# Wow the 2007 Euskatel Euskadi Orca!!



## heat010 (May 24, 2006)

Just saw this in Pezcyclingnews.com. Now that is one great paint job. It's Iban Mayo's rig. Time to save up.......


----------



## Bertrand (Feb 1, 2005)

*Nice bike*

...but I can't say that Mr. Mayo is much of a salesman.


----------



## The Dude (Sep 14, 2005)

heat010 said:


> Just saw this in Pezcyclingnews.com. Now that is one great paint job. It's Iban Mayo's rig. Time to save up.......



Hate to pee on your parade man, but that's an 06 orca with a bit of an updated paint job for Mayo. Look at the thread titled "New ORCA" and that is the new 07 orca not this one.

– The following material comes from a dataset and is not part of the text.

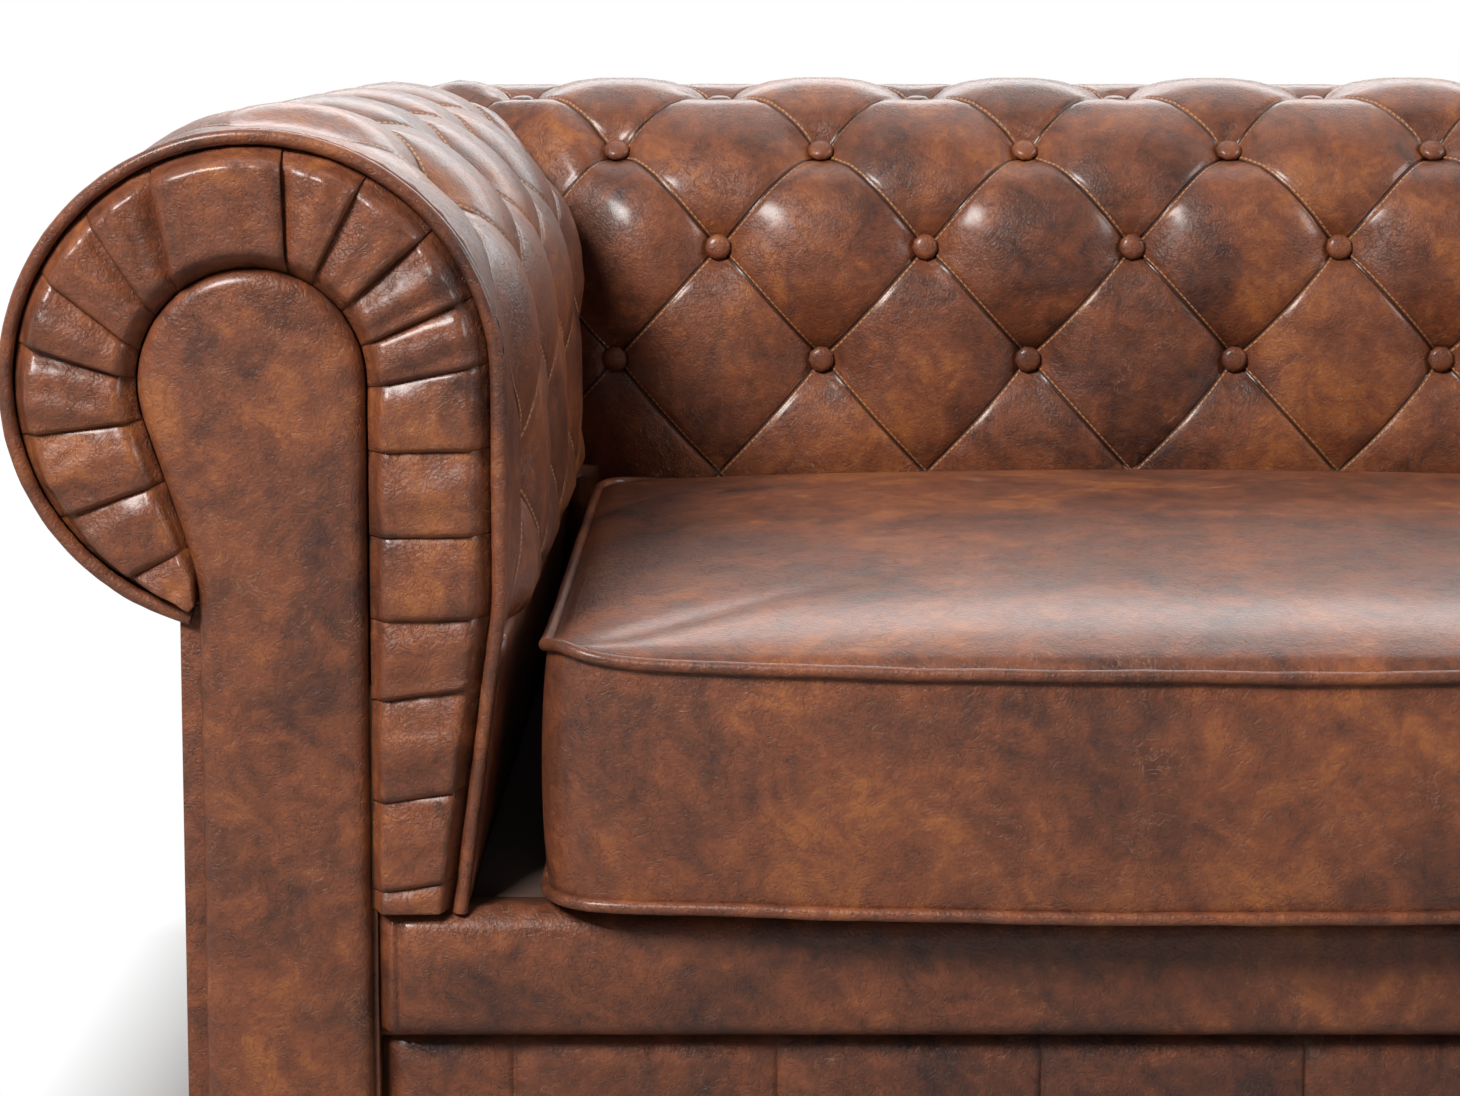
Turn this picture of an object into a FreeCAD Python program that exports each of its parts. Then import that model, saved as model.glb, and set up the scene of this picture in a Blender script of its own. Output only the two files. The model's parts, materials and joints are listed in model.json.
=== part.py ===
import FreeCAD, Part

import math
import os
import re

from FreeCAD import Placement, Rotation, Vector

# Chesterfield sofa, in millimetres. The frame is +Z up, with the origin on the floor under the
# middle of the sofa, +X along its length and -Y towards the sitter's feet.
# Left and right are as seen from the front, so the left arm is at -X.

SIZES = [
    # The whole sofa
    ("sofa_width", 2084, "across the outer sides of both arm rolls"),
    ("sofa_depth", 872, "from the bowed front of the cushions to the rear of the back roll"),
    ("sofa_height", 721, "from the floor to the crown of the pillows on the rolls"),
    # The rolled arms and back, which share one section
    ("roll_radius", 132, "of the leather over the roll, along the diamond seams"),
    ("pillow_crown", 8, "how far a diamond stands proud of its seams"),
    ("button_depth", 14, "how far a button sinks the leather below the seams"),
    ("pad_thickness", 40, "of the padding from the seams down to the roll board"),
    ("roll_board_thickness", 4, "of the bent board under the padding"),
    ("roll_end_angle", 255, "where the outer curl ends, from the inner side over the top"),
    ("straight_drop", 117, "height of the upright inner face under the roll's centre"),
    ("face_slope", 0.133, "run per rise of the inner face below its upright part"),
    ("hem_height", 445, "from the floor to the lower edge of the buttoned cover"),
    # The buttoned diamonds
    ("button_pitch", 150, "between buttons of one row"),
    ("row_pitch", 83, "between rows of buttons, along the leather"),
    ("first_row", 77, "from the hem up to the lowest row that shows"),
    ("row_count", 6, "rows of buttons over the roll"),
    ("corner_column", 28, "from the inner corner to the nearest column of buttons"),
    ("smooth_band", 70, "plain leather behind the welt before the diamonds start"),
    ("button_radius", 9.5, "of a covered button"),
    ("button_rise", 4.5, "of a button's dome"),
    # The arm fronts
    ("arm_setback", 28, "from the bowed front of the cushions to the front panel"),
    ("front_panel_thickness", 20, "of the padded keyhole panel"),
    ("scroll_board_thickness", 18, "of the plywood scroll boards and formers"),
    ("cover_lip", 4, "of the cover where it laps the edge of the front scroll board"),
    ("keyhole_radius", 60, "of the round head of the keyhole panel"),
    ("keyhole_neck", 29, "from the roll's centre line out to the panel's narrow neck"),
    ("keyhole_slant", 18.8, "of the panel's outer side from upright, in degrees"),
    ("keyhole_bend", 25, "radius where that slanted side meets the neck"),
    ("panel_edge_round", 7, "of the padded panel's front edge"),
    ("pleat_thickness", 9, "of the pleated band at a tucked edge"),
    ("pleat_fold", 5, "how far a fold stands over the next pleat"),
    ("pleat_step", 20.2, "of a pleat round the roll, in degrees"),
    ("box_pleat_angle", 30.6, "of the wide pleat at the top, in degrees"),
    ("box_pleat_middle", 98, "where the wide pleat sits, in degrees"),
    ("leg_pleat", 46.5, "of a pleat down the inner leg"),
    ("pleat_skew", 8, "how far a fold's inner end runs on past its outer end, in degrees"),
    ("welt_diameter", 8, "of the piped welt round the arm front"),
    ("welt_bend", 200, "radius of the welt where the inner face starts to lean"),
    # The panels
    ("outside_offset", 40, "from the roll's centre line out to the outside panel"),
    ("outside_thickness", 6, "of the outside panels"),
    ("outside_drop", 1.5, "from the end of the outer curl down to the outside panels"),
    ("inner_panel_thickness", 8, "of the plain panels below the buttoned covers"),
    ("foot_height", 66, "from the floor to the underside of the base"),
    ("base_height", 164, "of the base panel with the upright seams"),
    ("border_height", 70, "of the padded front border"),
    ("border_thickness", 26, "of the padded front border"),
    ("border_round", 9, "of the front border's edges"),
    ("base_panel_thickness", 12, "of the padded base front"),
    ("front_room", 2, "from the keyhole panels to the ends of the border and the base front"),
    ("base_seam_pitch", 141.3, "between upright seams of the base front"),
    ("base_seam_depth", 3, "of an upright seam"),
    # The seat
    ("deck_rise", 5, "of the deck above the top of the front border"),
    ("cushion_count", 2, "seat cushions side by side"),
    ("cushion_height", 133, "over the lower and the upper piping"),
    ("cushion_crown", 28, "of the top above the upper piping"),
    ("cushion_bow", 24, "how far the front bows out past its corners"),
    ("cushion_corner", 32, "radius of the corners in plan"),
    ("cushion_draw", 1.5, "how far the boxing draws in between its pipings"),
    ("cushion_pipe", 7, "diameter of the cushion piping"),
    ("cushion_clearance", 7, "from the arms' pillows to the cushion piping"),
    ("cushion_wall", 16, "of the cover and its wadding round the foam core"),
    ("cushion_floor", 6, "of the cover under the foam core"),
    ("cushion_space", 1, "between the pipings of neighbouring cushions"),
    ("zip_height", 22, "of the zip tape on the rear of a cushion"),
    ("zip_thickness", 1.5, "of the zip tape and teeth"),
    ("zip_teeth", 5, "height of the line of teeth"),
    ("zip_end", 15, "of zip past the slider's travel at each end"),
    ("slider_travel", 340, "of a zip slider along its zip"),
    ("slider_length", 10, "of a zip slider along its zip, at rest on the teeth"),
    ("slider_width", 9, "of a zip slider across its zip"),
    ("slider_thickness", 1.6, "of a zip slider"),
    ("pull_length", 22, "of a slider's pull"),
    ("pull_width", 5, "of a slider's pull"),
    ("pull_thickness", 0.8, "of a slider's pull"),
    ("pull_lap", 2, "of the pull above the middle of its slider"),
    # The frame inside
    ("rail_thickness", 30, "of the seat rails and posts"),
    ("rail_height", 110, "of the seat rails"),
    ("rear_rail_setback", 24, "of the rear seat rail behind the back's inner face"),
    ("side_rail_setback", 14, "of the side seat rails behind the arms' inner faces"),
    ("cross_rail_drop", 10, "of the cross rails under the tops of the seat rails"),
    ("front_post_depth", 40, "of the front posts, from front to rear"),
    ("tack_rail_height", 40, "of the rails that the covers are tacked to"),
    ("tack_rail_thickness", 25, "of those rails"),
    ("rear_board_inset", 52, "from the back's inner face forward to the rear scroll boards"),
    ("former_inset", 38, "from the inner corners to the outer scroll formers"),
    ("deck_thickness", 17.5, "of the deck pad"),
    ("deck_cloth_thickness", 1.5, "of the cloth over the springs"),
    ("spring_room", 6, "from the seat rails up to the deck cloth"),
    ("spring_lift", 4, "of the springs' wire over the seat rails"),
    ("spring_wire", 3.6, "diameter of the sinuous spring wire"),
    ("spring_count", 9, "springs from front to rear"),
    ("spring_pitch", 170, "between springs"),
    ("wave_width", 30, "of the straight run of a spring wave"),
    ("wave_radius", 10, "of the bends of a spring wave, about"),
    ("clip_width", 20, "of a spring clip across the spring"),
    ("clip_length", 15, "of a spring clip along the spring"),
    ("clip_height", 5.8, "of a spring clip"),
    ("base_rail_width", 90, "of the flat base rails"),
    ("base_rail_height", 50, "of the flat base rails"),
    ("roll_rail_width", 60, "of the rails inside the rolls"),
    ("roll_rail_height", 35, "of the rails inside the rolls"),
    ("roll_rail_lift", 44, "of those rails above the roll's centre"),
    ("back_rail_end", 10, "from an arm's centre line to the end of the back's top rail"),
    ("board_end", 3, "from the outside panels to the ends of the bent boards"),
    # The feet
    ("foot_radius", 42, "of a turned bun foot at its fullest"),
    ("foot_sole", 26, "radius of a foot where it stands on its glide"),
    ("foot_waist", 28, "radius of a foot under its collar"),
    ("foot_collar", 31, "radius of a foot's collar"),
    ("foot_gap", 2.5, "from a foot's collar to the cloth under the base"),
    ("foot_inset", 45, "from the base rail's outer faces to the foot's centre"),
    ("bolt_radius", 4, "of a hanger bolt"),
    ("bolt_depth", 38, "of a hanger bolt in its foot"),
    ("bolt_drop", 4, "of a bolt's end under the top of its rail"),
    ("nut_length", 12, "of a tee nut's barrel"),
    ("nut_flange", 11, "radius of a tee nut's flange"),
    ("nut_wall", 1.8, "of a tee nut's barrel, over the bolt's radius"),
    ("nut_room", 0.2, "round a tee nut's barrel in its rail"),
    ("flange_thickness", 1.5, "of a tee nut's flange"),
    ("dust_cover_thickness", 1, "of the cloth under the base"),
    ("glide_radius", 21, "of the plastic glide under a foot"),
    ("glide_thickness", 2, "of the plastic glide under a foot"),
    ("clearance", 0.3, "between pieces that are laid against each other"),
]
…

However it's still reason to save up.


----------



## Corsaire (Jun 2, 2006)

*That's not the new Orca...this one is !*

It'll arrive here in tthe US Sept. 2007

Corsaire


----------



## OneGear (Aug 19, 2005)

orbea makes some damn sweet bikes.


----------



## orcanova (Aug 27, 2006)

Here's the '07 Orca in Euskatel colors


----------



## Paris_Metro (Aug 7, 2006)

I think Orbea just got lazy and put some Orca decals on a Look 486. :idea:


----------



## Bigfooter (Apr 15, 2005)

Team is Euska*l*tel Euskadi, not Euskatel.


----------



## orcanova (Aug 27, 2006)

^Thanks for the correction...


----------